D’un point de vue politique, le tournant de la rigueur (1983), la chute du mur de Berlin (1989) et l’effondrement de l’URSS (1991) marquent définitivement la victoire du néo-libéralisme des années 1980. Bref, après la fin du marxisme et la fin de la psychanalyse, on parle maintenant de «  fin de l’histoire » (Fukuyama).


La «  société du spectacle  » (Debord), devenue «  société de consommation  » (Baudrillard) libérale, s’affirme comme le seul modèle planétaire. La négativité introduite dans l’histoire par le marxisme et dans le psychisme par la psychanalyse, se veut désormais dissoute dans le développement personnel et le divertissement culturel de masse. L’américanisation du monde atteint son point culminant. Jeff Koons est consacré. L’avant-garde devient art officiel, académique, kitsch. Le XXème siècle finit dans le miel. Et l’art ne semble plus capable de répondre au besoin d’absolu, qui se désaltère désormais dans le sérieux de l’action politique, de la science et de la philosophie. En d’autres termes, l’art redevenu, comme pour Hegel, une chose du passé…

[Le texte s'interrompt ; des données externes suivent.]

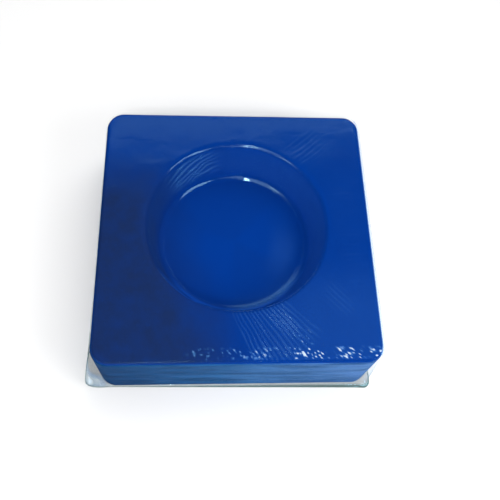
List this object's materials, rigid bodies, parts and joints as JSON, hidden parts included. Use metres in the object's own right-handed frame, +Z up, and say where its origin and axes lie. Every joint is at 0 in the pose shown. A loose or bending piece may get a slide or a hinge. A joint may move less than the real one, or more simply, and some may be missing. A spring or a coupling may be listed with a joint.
{
  "type": "wrapped cue chalk block",
  "caption": "Square block of blue cue chalk with a round dish in its top and a paper band, sealed in clear film.",
  "frame": {"origin": "centre of the block's footprint, on the plane that the wrapped block rests on", "axes": "+Z up through the dish, -Y towards the front, +X to the right"},
  "size_m": [0.0269, 0.0261, 0.008],
  "materials": {
    "chalk": "pressed chalk, matt",
    "label_paper": "plain uncoated paper",
    "clear_film": "clear glossy film"
  },
  "bodies": {
    "root": {"chalk_block": "chalk", "side_label": "label_paper", "base_label": "label_paper", "upper_film": "clear_film", "lower_film": "clear_film"}
  },
  "joints": []
}
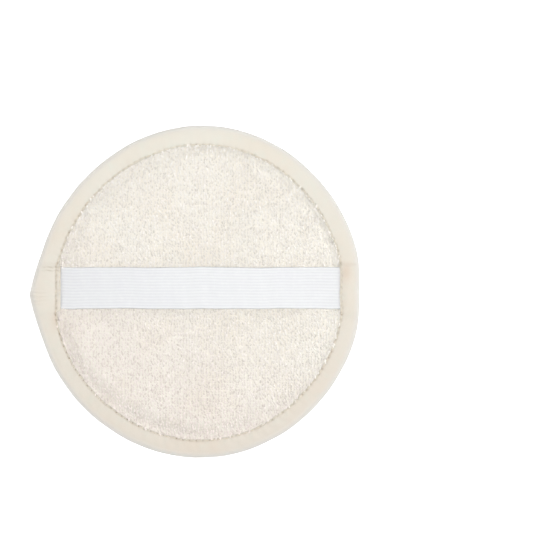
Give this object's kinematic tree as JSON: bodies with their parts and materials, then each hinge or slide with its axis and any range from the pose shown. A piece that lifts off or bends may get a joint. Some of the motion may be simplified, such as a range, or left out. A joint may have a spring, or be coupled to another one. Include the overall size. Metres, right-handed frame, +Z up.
{
  "type": "round loofah scrub pad with hand strap",
  "caption": "Flat round bath scrub pad: pressed loofah on one side, terry cloth on the other, a folded cotton binding round the rim and a ribbed elastic hand strap.",
  "frame": {"origin": "on the surface the pad lies on, below the middle of its outline, with the loofah side down", "axes": "+X along the hand strap, away from the corner where the binding's ends lap; +Y across the strap; +Z up, out of the terry side"},
  "size_m": [0.1494, 0.1505, 0.0168],
  "materials": {
    "loofah": "dry pressed gourd fibre",
    "terry": "undyed looped cotton",
    "binding": "plain woven cotton tape",
    "elastic": "ribbed knitted elastic",
    "thread": "cotton sewing thread"
  },
  "bodies": {
    "root": {"loofah_sheet": "loofah", "terry_cloth": "terry", "edge_binding": "binding", "hand_strap": "elastic", "thread_top": "thread", "thread_under": "thread"}
  },
  "joints": []
}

Dans La disparition de la littérature, Maurice Blanchot commente la théorie hégélienne de la mort de l’art. À la question : « où va la littérature ? » Blanchot répond : « la littérature va vers elle-même, vers son essence qui est la disparition. »
Et en effet, Henri Michaux disparait en 1984. Samuel Beckett, en 1989. C’est cette disparition qui sera l’objet de notre groupe d’études théoriques.